══ RECORDED DATA ══
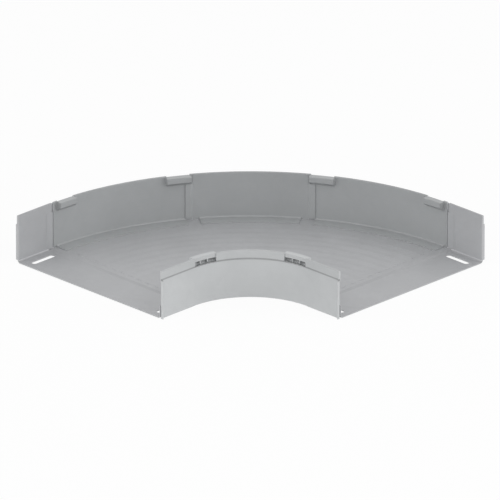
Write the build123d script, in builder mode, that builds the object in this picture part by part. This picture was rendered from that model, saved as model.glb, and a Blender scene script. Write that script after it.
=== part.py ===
from build123d import *
from math import cos, degrees, radians, sin
import os

# Horizontal 90 degree bend for a sheet-steel cable tray.
# Millimetres and degrees, +Z up. The origin lies on the underside, below the middle of the
# bend's bounding box. Angles are counted from end A round the bend's centre to end B.

# Sheet and main sizes
sheet = 1.0  # thickness of every folded sheet
clear_width = 200.0  # between the tray faces of the two sides
side_height = 51.0  # from the underside to the top of the hems
inner_radius = 80.0  # tray face of the inner side
end_length = 45.5  # straight run from the curve to each open end

# Folds and hems
fold_bevel = 1.2  # bevel on the inside of the fold between a curved side and its foot
fold_edge = 0.4  # bevel on the outside of that fold
end_fold_radius = 2.0  # inside radius between an end's floor and its walls
hem_height = 9.5  # depth of the rim folded outwards and down
hem_bevel = 0.6  # bevel along both upper edges of a hem
inner_foot = 12.0  # width of the inner side's foot, under the floor
inner_foot_setback = 2.0  # from the end of the curve to that foot
outer_foot = 15.0  # width of the outer plates' foot, on the floor
end_foot_setback = 4.0  # from a side plate's edge beside an end to its foot
lap_foot_setback = 7.0  # from an outer plate's edge beside a lap to its foot

# Open ends
lip_depth = 3.4  # reach of the turned-out end of a side, from its tray face
lip_radius = 0.6  # inside radius of that turn
lip_clearance = 0.5  # between a lip and the hem above it
slot_length = 30.0
slot_width = 6.0
slot_inset = 12.0  # from a side's face to the slot's middle line
slot_setback = 22.5  # from the open end to the slot's middle
end_upstand = 14.0  # height of the floor's flange against the inner side
floor_ramp = 3.5  # length of the rise from an end's floor to the curved floor
side_clearance = 0.1  # between the inner side and the sheets beside it

# Curved floor
bead_pitch = 12.5
first_bead = 18.75  # from the inner side's face to the first bead's middle
bead_width = 12.5  # as wide as their pitch: one wave follows the other
bead_height = 0.45
bead_margin = 5.0  # least flat floor between the last bead and the outer plates' foot
bead_stop = 2.0  # angle between the end of the curve and the end of a bead

# Laps between the outer plates
lap_gap = 0.1  # clearance between lapped sheets
middle_span = 11.9  # half the angle of the middle plate, without its laps
middle_lap = 1.5  # angle over which the middle plate laps the next one
joggle_angle = 0.5  # angle taken by the step into a lap
seam_gap = 0.2  # clearance between two hems that follow each other
plate_stop = 0.7  # angle between a side plate's edge and the end of the curve
tongue_lap = 1.9  # angle from the end of the curve to the tip of an end's tongue
tongue_setback = 3.0  # from the end of the curve to the step into the tongue
rim_setback = 0.5  # from the end of the curve to the start of an end's rim, inwards
crimp_start = 2.1  # from the end of the curve to the nearest point of the crimp, inwards
crimp_turn = 5.0  # from the end of the curve to the crimp's far point
crimp_stop = 8.0  # from the end of the curve to where the wall is plain again
crimp_rise = 0.4  # how far the crimp stands into the tray at its start
crimp_fall = 0.4  # how far it lies back at its far point
crimp_bend = 0.8  # bend radius of the crimp, in the middle of the sheet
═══
Go through the listing and print each line exactly as it appears.

■ **SOLUTION TO THE PROBLEM**
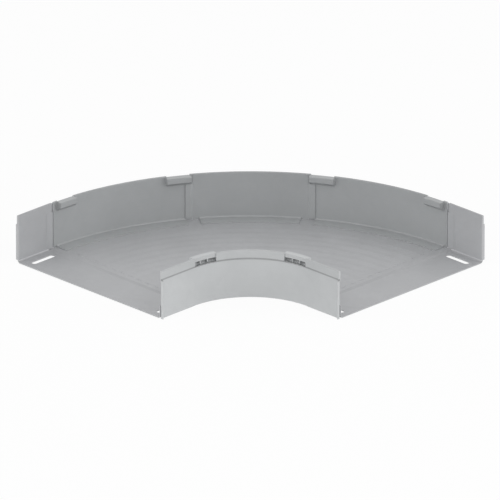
Write the build123d script, in builder mode, that builds the object in this picture part by part. This picture was rendered from that model, saved as model.glb, and a Blender scene script. Write that script after it.
=== part.py ===
from build123d import *
from math import cos, degrees, radians, sin
import os

# Horizontal 90 degree bend for a sheet-steel cable tray.
# Millimetres and degrees, +Z up. The origin lies on the underside, below the middle of the
# bend's bounding box. Angles are counted from end A round the bend's centre to end B.

# Sheet and main sizes
sheet = 1.0  # thickness of every folded sheet
clear_width = 200.0  # between the tray faces of the two sides
side_height = 51.0  # from the underside to the top of the hems
inner_radius = 80.0  # tray face of the inner side
end_length = 45.5  # straight run from the curve to each open end

# Folds and hems
fold_bevel = 1.2  # bevel on the inside of the fold between a curved side and its foot
fold_edge = 0.4  # bevel on the outside of that fold
end_fold_radius = 2.0  # inside radius between an end's floor and its walls
hem_height = 9.5  # depth of the rim folded outwards and down
hem_bevel = 0.6  # bevel along both upper edges of a hem
inner_foot = 12.0  # width of the inner side's foot, under the floor
inner_foot_setback = 2.0  # from the end of the curve to that foot
outer_foot = 15.0  # width of the outer plates' foot, on the floor
end_foot_setback = 4.0  # from a side plate's edge beside an end to its foot
lap_foot_setback = 7.0  # from an outer plate's edge beside a lap to its foot

# Open ends
lip_depth = 3.4  # reach of the turned-out end of a side, from its tray face
lip_radius = 0.6  # inside radius of that turn
lip_clearance = 0.5  # between a lip and the hem above it
slot_length = 30.0
slot_width = 6.0
slot_inset = 12.0  # from a side's face to the slot's middle line
slot_setback = 22.5  # from the open end to the slot's middle
end_upstand = 14.0  # height of the floor's flange against the inner side
floor_ramp = 3.5  # length of the rise from an end's floor to the curved floor
side_clearance = 0.1  # between the inner side and the sheets beside it

# Curved floor
bead_pitch = 12.5
first_bead = 18.75  # from the inner side's face to the first bead's middle
bead_width = 12.5  # as wide as their pitch: one wave follows the other
bead_height = 0.45
bead_margin = 5.0  # least flat floor between the last bead and the outer plates' foot
bead_stop = 2.0  # angle between the end of the curve and the end of a bead

# Laps between the outer plates
lap_gap = 0.1  # clearance between lapped sheets
middle_span = 11.9  # half the angle of the middle plate, without its laps
middle_lap = 1.5  # angle over which the middle plate laps the next one
joggle_angle = 0.5  # angle taken by the step into a lap
seam_gap = 0.2  # clearance between two hems that follow each other
plate_stop = 0.7  # angle between a side plate's edge and the end of the curve
tongue_lap = 1.9  # angle from the end of the curve to the tip of an end's tongue
tongue_setback = 3.0  # from the end of the curve to the step into the tongue
rim_setback = 0.5  # from the end of the curve to the start of an end's rim, inwards
crimp_start = 2.1  # from the end of the curve to the nearest point of the crimp, inwards
crimp_turn = 5.0  # from the end of the curve to the crimp's far point
crimp_stop = 8.0  # from the end of the curve to where the wall is plain again
crimp_rise = 0.4  # how far the crimp stands into the tray at its start
crimp_fall = 0.4  # how far it lies back at its far point
crimp_bend = 0.8  # bend radius of the crimp, in the middle of the sheet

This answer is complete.